2006 Fiscal Year Final Research Report Summary
A comparative study on the formation of prototype categories
Project/Area Number |
16530465
|
Research Category |
Grant-in-Aid for Scientific Research (C)
|
Allocation Type | Single-year Grants |
Section | 一般 |
Research Field |
Experimental psychology
|
Research Institution | Chiba University |
Principal Investigator |
JITSUMORI Masako Chiba University, Faculty of Letters, Professor, 文学部, 教授 (80127662)
|
Co-Investigator(Kenkyū-buntansha) |
SUTO Noboru Chiba University, Faculty of Letters, Professor, 文学部, 教授 (40154611)
|
Project Period (FY) |
2004 – 2006
|
Keywords | Experimental Psychology / Comparative Cognition / Comparative Psychology / Cognition / Behavior / Evolution |
Research Abstract |
We created artificial categories by mimicking properties of natural category, using colored rectangles as the features comprising the categories.
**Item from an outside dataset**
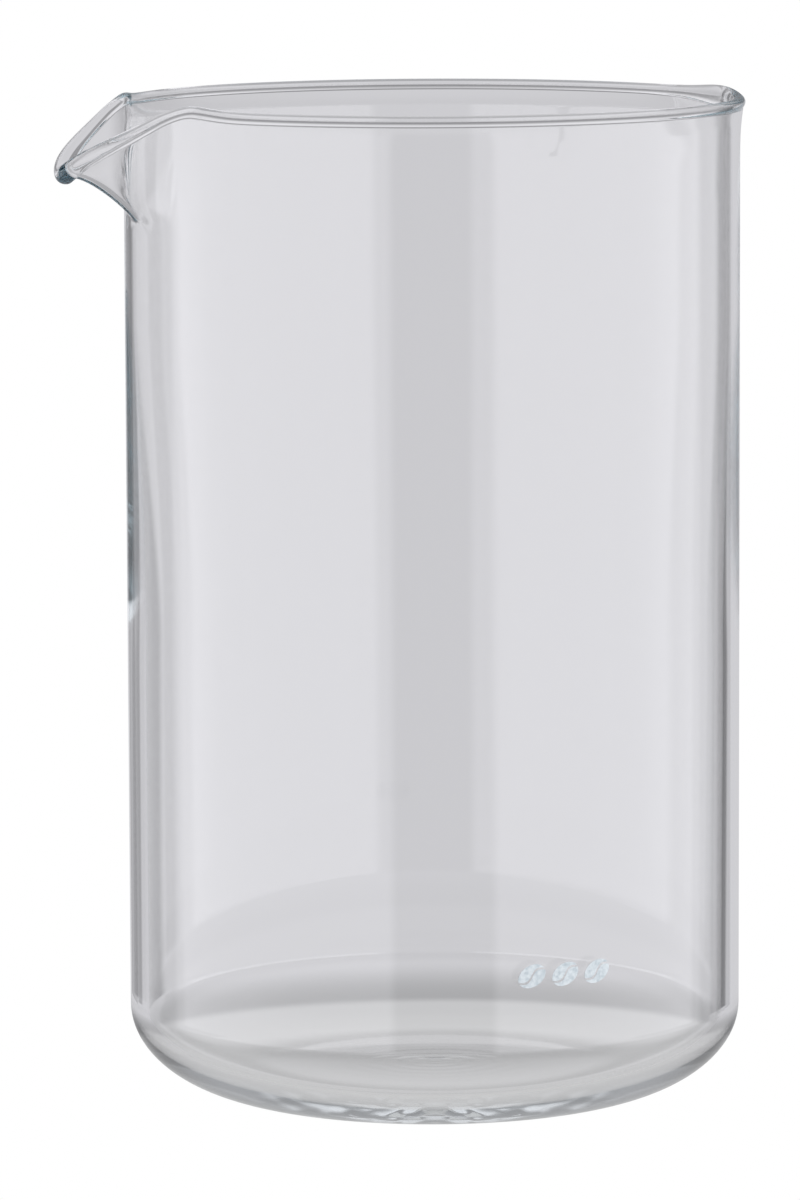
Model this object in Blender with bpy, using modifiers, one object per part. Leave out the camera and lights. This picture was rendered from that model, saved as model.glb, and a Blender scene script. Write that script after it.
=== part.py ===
"""The glass beaker of a twelve-cup press pot: one blown borosilicate piece with a flared rim and a pulled spout.

The origin is at the centre of the flat underside, +Z runs up the vessel's axis and the spout points along -X.
The beaker is turned as a plain round blank. Its softened lip is then flared a little all round and drawn out
and down into the spout, the way a glassworker pulls it. Three coffee beans in fired enamel sit low on the wall
as a mark. All sizes are in metres.
"""

import math

import bmesh
import bpy
import numpy
from mathutils import Matrix

# The vessel
HEIGHT = 0.1895
BODY_RADIUS = 0.058
FLOOR = 0.0040
HEEL_RUN = 0.0260
HEEL_RISE = 0.0172
# The blown wall is thick above the heel and thin from the spout up, with a smooth change between these heights
WALL = 0.0015
LOW_WALL = 0.0032
THICK_BELOW = 0.085
THIN_ABOVE = 0.150
MIDDLE_RADIUS = BODY_RADIUS - WALL / 2

# The rim: a slight outward flare that ends in a fire-polished round edge, with a small soft corner at its foot
EDGE_RADIUS = 0.00105
EDGE_HEIGHT = HEIGHT - EDGE_RADIUS
RIM_RADIUS = MIDDLE_RADIUS + 0.00065
FLARE_RISE = 0.0026
RIM_CORNER = 0.0015

# The spout's lip seen from above: a hyperbola whose rounded point is SPOUT_REACH from the axis
SPOUT_REACH = 0.0716
BEAK_ROUNDING = 0.0120
BEAK_SLOPE = 1.31
SPOUT_HALF_ANGLE = math.radians(45)
# The same lip seen from the front: its drop below the level rim, and the slight rise of each shoulder
LIP_DROP = 0.0117
DROP_ROUNDING = 0.0012
DROP_SLOPE = 0.66
SHOULDER_RISE = 0.0007
SHOULDER_AT = 0.0216
SHOULDER_WIDTH = 0.0067
# The crease where the spout leaves the wall: a V with a rounded point, this far below the rim
CREASE_DROP = 0.0209
CREASE_ROUNDING = 0.0028
CREASE_SLOPE = 0.9
# The crease's corner is tight below the spout's floor, and grows softer out along both sides
CREASE_CORNER = 0.0012
CORNER_GROWTH = 0.013
CORNER_SPREAD = 0.009
# The spout's floor runs straight up from the crease, then curls over towards the lip
CURL_AT = 0.68
CURL_RISE = 0.25
# The lip counts as pulled, and no longer as the level rim, once it has moved about this far
PULL = 0.004
# The spout's flanks are rounded into the wall over this width, away from the lip and from the keel
FLANK_ROUNDING = 0.006
LIP_STAYS = 0.004
LINE_WEIGHTS = ((0.0, 0.28), (-0.5, 0.22), (0.5, 0.22), (-1.0, 0.14), (1.0, 0.14))
# The lip is thickest at the spout's point
POINT_EDGE_RADIUS = 0.0019
POINT_HALF_WIDTH = 0.011
BLEND = 0.002
LIP_BLEND = 0.0003

# How finely the blank is turned, and how far its columns are gathered towards the spout
COLUMNS = 76
GATHER = 0.55
HEEL_STEPS = 7
EDGE_STEPS = 8
WALL_ROWS_BELOW_EDGE = (0.0009, 0.0017, 0.0024, 0.0034, 0.005, 0.0075, 0.011, 0.0155, 0.021, 0.028)
WALL_ROWS = (THICK_BELOW, 0.0975, 0.1085, 0.1195, 0.132, THIN_ABOVE)
UNPULLED_BELOW_EDGE = 0.060

# The enamel mark: three beans in a row, each set just off the wall
MARK_HEIGHT = 0.0315
MARK_ANGLE = math.radians(276)
BEANS = 3
BEAN_PITCH = 0.0066
BEAN_LENGTH = 0.0056
BEAN_WIDTH = 0.0040
BEAN_TILT = math.radians(28)
ENAMEL = 0.0002
ENAMEL_GAP = 0.0003


def clear_scene():
    for obj in list(bpy.data.objects):
        bpy.data.objects.remove(obj, do_unlink=True)


def material(name, colour, roughness, transmission=0.0):
    made = bpy.data.materials.new(name)
    made.use_nodes = True
    shader = made.node_tree.nodes["Principled BSDF"]
    shader.inputs["Base Color"].default_value = (*colour, 1.0)
    shader.inputs["Roughness"].default_value = roughness
    shader.inputs["Metallic"].default_value = 0.0
    shader.inputs["Transmission Weight"].default_value = transmission
    return made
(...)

One is family resemblance relationship ; the highly variable exemplars were structured by a similarity network with the features correlating to one another in each category. Another is polymorphous rule ; no single feature was essential for distinguishing the categories. Humans showed difficulty in learning the categories and then responded to novel stimuli in an all-or-none fashion based on the rules they acquired. Pigeons learned the categories with ease and then showed a prototype effect in accord with the degrees of family resemblance. Because the stimuli defined as the prototypes of the categories contained the features that most frequently occurred in the given category, the best discrimination at the prototypes was readily explained by feature learning and exemplar learning. In the next experiment, we trained pigeons to discriminate morphed images of human faces. The training exemplars in each category were created by blending a single unique face M with each of the original faces (A, B, C, and D) and their 50% morphs. To examine the effects of exemplar learning, we tested the pigeons with additional intermediate morphs that ranged between M and each of the original faces on a face-morph dimension. The pigeons' generalization gradient increased as a function of morph proportion of M of the positive category and decreased as a function of morph proportion of M of the negative category, a phenomena similar to the caricature effect of category features. Both the exemplar learning and feature learning models failed to predict the finding. The classification task used in this study might have enabled the pigeons to abstract the facial features shared by the category members and to respond to novel faces based on the degrees of common component.